● STORED DATA
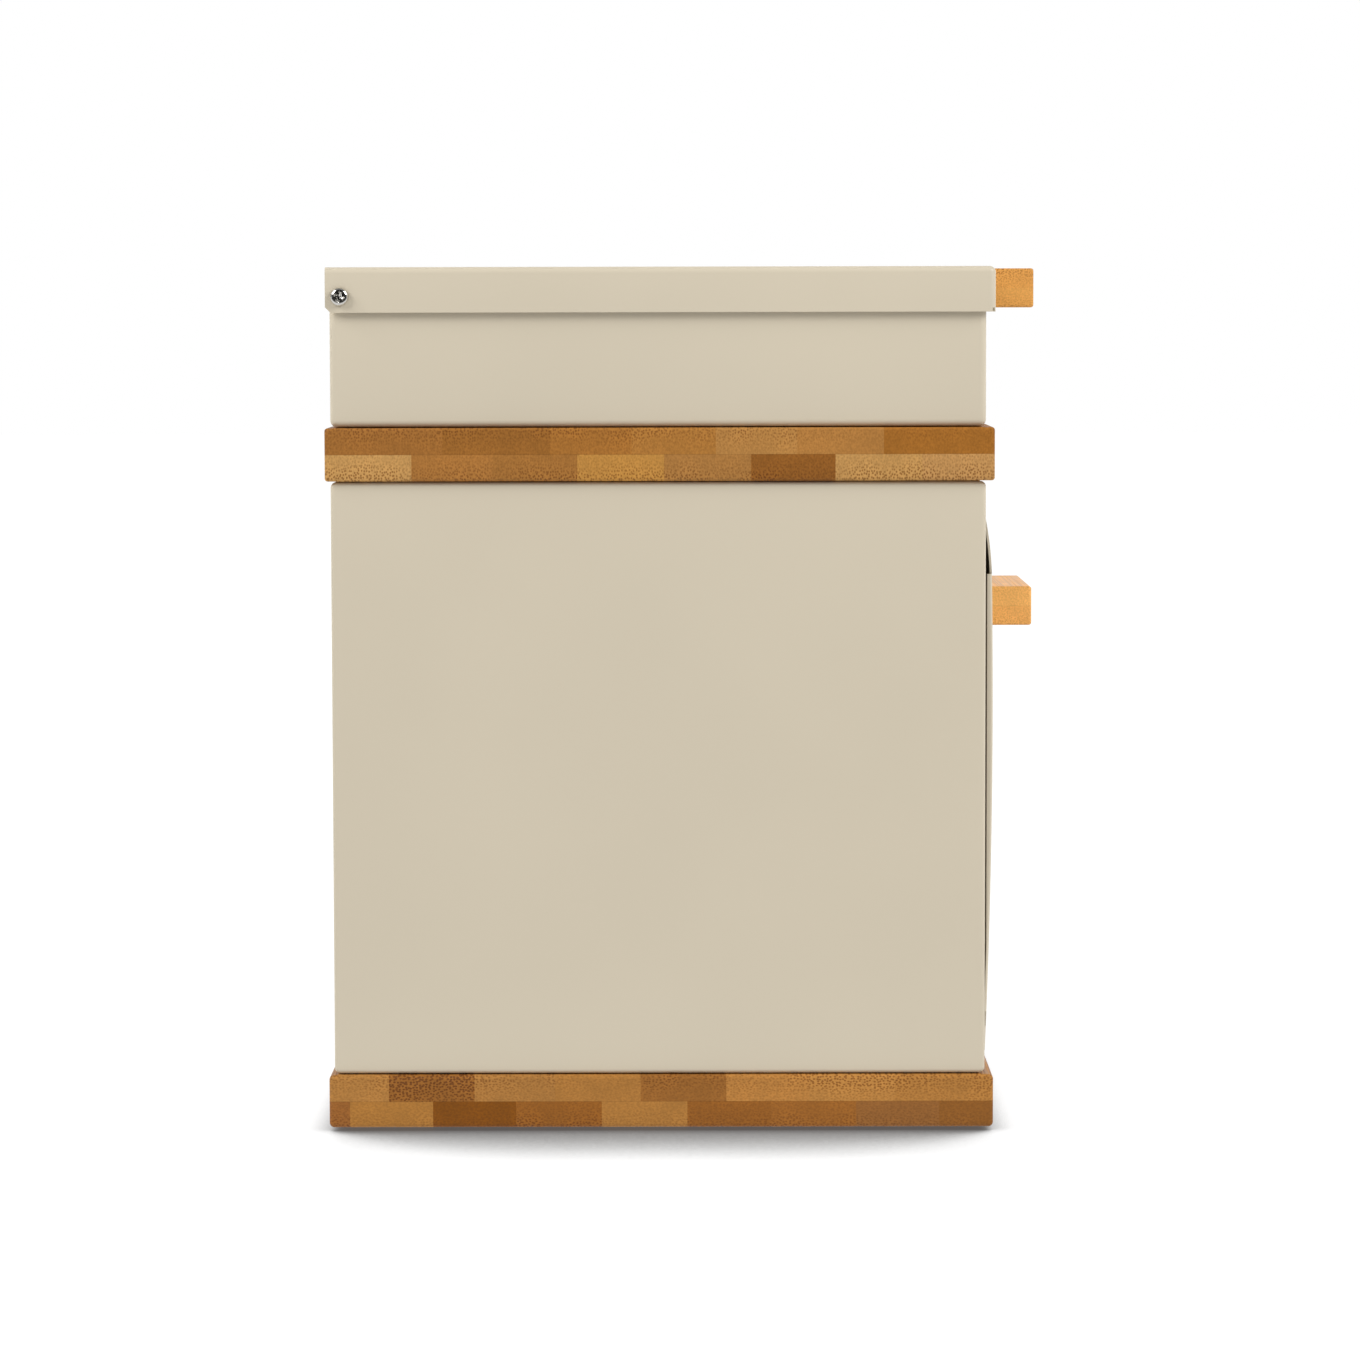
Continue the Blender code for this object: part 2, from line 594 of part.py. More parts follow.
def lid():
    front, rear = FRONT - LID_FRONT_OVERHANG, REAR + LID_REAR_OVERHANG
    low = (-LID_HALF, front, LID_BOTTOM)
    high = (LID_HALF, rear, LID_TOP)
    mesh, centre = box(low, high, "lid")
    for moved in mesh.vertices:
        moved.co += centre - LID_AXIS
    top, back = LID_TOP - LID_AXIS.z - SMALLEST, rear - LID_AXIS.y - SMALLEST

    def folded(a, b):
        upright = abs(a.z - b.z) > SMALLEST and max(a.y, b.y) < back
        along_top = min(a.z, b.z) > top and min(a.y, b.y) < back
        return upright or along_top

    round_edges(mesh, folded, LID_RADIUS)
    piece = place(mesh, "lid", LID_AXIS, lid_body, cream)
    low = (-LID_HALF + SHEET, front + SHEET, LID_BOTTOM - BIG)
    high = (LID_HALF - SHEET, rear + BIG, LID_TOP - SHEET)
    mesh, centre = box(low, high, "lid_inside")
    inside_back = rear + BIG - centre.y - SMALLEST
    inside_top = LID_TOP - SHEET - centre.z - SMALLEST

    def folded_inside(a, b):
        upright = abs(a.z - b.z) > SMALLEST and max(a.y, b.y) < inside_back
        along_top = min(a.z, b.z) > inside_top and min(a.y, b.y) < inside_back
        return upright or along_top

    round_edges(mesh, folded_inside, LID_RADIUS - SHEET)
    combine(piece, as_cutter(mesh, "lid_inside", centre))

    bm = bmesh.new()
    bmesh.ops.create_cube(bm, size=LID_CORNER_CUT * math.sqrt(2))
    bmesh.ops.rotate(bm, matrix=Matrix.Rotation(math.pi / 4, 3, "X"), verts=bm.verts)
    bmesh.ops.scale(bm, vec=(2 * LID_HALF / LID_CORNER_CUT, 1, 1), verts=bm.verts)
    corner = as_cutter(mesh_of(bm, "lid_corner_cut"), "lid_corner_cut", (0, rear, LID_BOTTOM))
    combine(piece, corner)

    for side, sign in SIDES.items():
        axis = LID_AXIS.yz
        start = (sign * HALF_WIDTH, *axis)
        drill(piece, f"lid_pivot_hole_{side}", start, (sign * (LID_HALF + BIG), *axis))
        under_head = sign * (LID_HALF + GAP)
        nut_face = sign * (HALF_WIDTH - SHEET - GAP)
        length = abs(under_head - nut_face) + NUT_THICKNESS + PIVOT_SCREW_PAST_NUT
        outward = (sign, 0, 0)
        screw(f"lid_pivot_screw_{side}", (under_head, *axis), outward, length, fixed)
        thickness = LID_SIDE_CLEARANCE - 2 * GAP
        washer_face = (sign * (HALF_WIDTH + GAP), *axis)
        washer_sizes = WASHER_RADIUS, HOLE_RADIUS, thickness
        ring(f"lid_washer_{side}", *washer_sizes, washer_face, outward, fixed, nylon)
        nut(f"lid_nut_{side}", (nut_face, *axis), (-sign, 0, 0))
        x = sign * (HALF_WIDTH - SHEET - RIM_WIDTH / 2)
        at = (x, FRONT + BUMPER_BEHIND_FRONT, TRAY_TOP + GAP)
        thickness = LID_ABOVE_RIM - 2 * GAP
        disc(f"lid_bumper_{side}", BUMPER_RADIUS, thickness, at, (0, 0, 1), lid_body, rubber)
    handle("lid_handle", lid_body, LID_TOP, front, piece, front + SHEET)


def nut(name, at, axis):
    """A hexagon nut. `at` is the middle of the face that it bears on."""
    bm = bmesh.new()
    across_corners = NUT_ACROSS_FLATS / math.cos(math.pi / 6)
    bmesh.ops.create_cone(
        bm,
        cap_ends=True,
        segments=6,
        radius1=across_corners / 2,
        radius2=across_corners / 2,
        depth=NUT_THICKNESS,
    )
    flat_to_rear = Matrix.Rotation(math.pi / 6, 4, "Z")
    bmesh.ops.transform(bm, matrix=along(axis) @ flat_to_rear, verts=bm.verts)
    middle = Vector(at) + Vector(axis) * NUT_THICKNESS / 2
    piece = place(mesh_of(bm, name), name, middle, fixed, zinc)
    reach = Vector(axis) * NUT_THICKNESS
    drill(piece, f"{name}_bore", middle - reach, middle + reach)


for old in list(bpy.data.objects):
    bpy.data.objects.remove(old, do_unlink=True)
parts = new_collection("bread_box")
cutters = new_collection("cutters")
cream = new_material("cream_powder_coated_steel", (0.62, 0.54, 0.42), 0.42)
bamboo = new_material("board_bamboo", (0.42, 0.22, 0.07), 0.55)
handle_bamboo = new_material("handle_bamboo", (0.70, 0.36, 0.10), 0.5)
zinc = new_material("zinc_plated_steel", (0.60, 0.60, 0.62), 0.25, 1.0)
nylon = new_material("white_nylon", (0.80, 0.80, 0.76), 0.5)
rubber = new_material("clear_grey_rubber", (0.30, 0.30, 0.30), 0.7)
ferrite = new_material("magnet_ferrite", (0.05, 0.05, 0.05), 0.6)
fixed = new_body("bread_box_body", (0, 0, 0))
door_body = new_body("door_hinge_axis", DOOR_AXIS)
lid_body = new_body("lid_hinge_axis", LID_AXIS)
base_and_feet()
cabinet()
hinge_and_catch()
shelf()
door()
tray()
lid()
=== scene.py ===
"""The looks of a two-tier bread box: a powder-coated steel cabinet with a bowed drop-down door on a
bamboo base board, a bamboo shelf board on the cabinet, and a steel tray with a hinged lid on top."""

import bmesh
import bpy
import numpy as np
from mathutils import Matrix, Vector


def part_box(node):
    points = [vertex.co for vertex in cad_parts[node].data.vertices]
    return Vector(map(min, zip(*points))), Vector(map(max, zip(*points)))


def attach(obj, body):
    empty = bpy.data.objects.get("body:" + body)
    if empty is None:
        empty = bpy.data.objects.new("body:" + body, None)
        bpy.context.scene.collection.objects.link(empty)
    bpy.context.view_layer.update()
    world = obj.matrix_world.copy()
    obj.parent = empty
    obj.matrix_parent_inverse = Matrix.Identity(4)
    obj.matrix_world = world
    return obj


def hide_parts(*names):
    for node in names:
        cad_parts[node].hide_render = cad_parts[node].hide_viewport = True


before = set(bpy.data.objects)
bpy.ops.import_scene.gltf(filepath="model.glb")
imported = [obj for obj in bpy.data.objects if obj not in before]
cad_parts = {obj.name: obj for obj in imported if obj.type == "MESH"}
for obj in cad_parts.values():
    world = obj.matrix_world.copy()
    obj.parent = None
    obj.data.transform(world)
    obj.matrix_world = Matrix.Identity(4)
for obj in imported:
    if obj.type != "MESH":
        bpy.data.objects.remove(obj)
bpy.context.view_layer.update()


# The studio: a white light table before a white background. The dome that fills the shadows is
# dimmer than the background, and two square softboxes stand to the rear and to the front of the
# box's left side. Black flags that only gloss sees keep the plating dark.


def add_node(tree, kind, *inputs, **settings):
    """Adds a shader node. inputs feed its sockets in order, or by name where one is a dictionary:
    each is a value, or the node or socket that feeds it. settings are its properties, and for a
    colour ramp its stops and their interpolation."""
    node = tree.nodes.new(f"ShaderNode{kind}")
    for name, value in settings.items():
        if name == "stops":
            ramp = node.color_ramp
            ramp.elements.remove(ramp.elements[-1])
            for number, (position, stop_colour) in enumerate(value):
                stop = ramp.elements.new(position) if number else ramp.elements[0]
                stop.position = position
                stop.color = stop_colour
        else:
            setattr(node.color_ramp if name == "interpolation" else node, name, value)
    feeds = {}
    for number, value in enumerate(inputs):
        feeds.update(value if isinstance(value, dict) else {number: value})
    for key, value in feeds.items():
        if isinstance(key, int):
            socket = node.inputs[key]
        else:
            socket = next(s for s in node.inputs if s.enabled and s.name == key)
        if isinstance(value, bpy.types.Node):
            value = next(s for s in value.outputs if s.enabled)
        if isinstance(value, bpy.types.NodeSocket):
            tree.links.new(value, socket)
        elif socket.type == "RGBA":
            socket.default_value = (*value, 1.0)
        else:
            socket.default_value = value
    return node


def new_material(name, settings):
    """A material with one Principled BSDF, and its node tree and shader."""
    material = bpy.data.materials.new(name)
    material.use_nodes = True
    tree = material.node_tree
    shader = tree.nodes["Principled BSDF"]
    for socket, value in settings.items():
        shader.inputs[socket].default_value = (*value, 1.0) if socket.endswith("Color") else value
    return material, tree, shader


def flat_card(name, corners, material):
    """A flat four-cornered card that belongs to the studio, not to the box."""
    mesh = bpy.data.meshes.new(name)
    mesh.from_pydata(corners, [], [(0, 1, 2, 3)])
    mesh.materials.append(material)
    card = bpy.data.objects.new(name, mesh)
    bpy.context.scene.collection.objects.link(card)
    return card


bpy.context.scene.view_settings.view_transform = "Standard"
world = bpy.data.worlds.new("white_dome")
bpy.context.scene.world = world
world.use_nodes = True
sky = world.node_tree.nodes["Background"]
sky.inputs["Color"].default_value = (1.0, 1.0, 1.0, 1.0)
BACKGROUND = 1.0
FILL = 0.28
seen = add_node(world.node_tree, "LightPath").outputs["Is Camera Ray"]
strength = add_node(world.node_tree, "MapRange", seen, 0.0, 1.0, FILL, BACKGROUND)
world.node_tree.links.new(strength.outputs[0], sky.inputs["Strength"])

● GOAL
Give back exactly the stretch that opens on the line with "0.80, 0.76), 0.5)" and closes on the line with "obj.parent = empty".

● WRITTEN RESPONSE
nylon = new_material("white_nylon", (0.80, 0.80, 0.76), 0.5)
rubber = new_material("clear_grey_rubber", (0.30, 0.30, 0.30), 0.7)
ferrite = new_material("magnet_ferrite", (0.05, 0.05, 0.05), 0.6)
fixed = new_body("bread_box_body", (0, 0, 0))
door_body = new_body("door_hinge_axis", DOOR_AXIS)
lid_body = new_body("lid_hinge_axis", LID_AXIS)
base_and_feet()
cabinet()
hinge_and_catch()
shelf()
door()
tray()
lid()
=== scene.py ===
"""The looks of a two-tier bread box: a powder-coated steel cabinet with a bowed drop-down door on a
bamboo base board, a bamboo shelf board on the cabinet, and a steel tray with a hinged lid on top."""

import bmesh
import bpy
import numpy as np
from mathutils import Matrix, Vector


def part_box(node):
    points = [vertex.co for vertex in cad_parts[node].data.vertices]
    return Vector(map(min, zip(*points))), Vector(map(max, zip(*points)))


def attach(obj, body):
    empty = bpy.data.objects.get("body:" + body)
    if empty is None:
        empty = bpy.data.objects.new("body:" + body, None)
        bpy.context.scene.collection.objects.link(empty)
    bpy.context.view_layer.update()
    world = obj.matrix_world.copy()
    obj.parent = empty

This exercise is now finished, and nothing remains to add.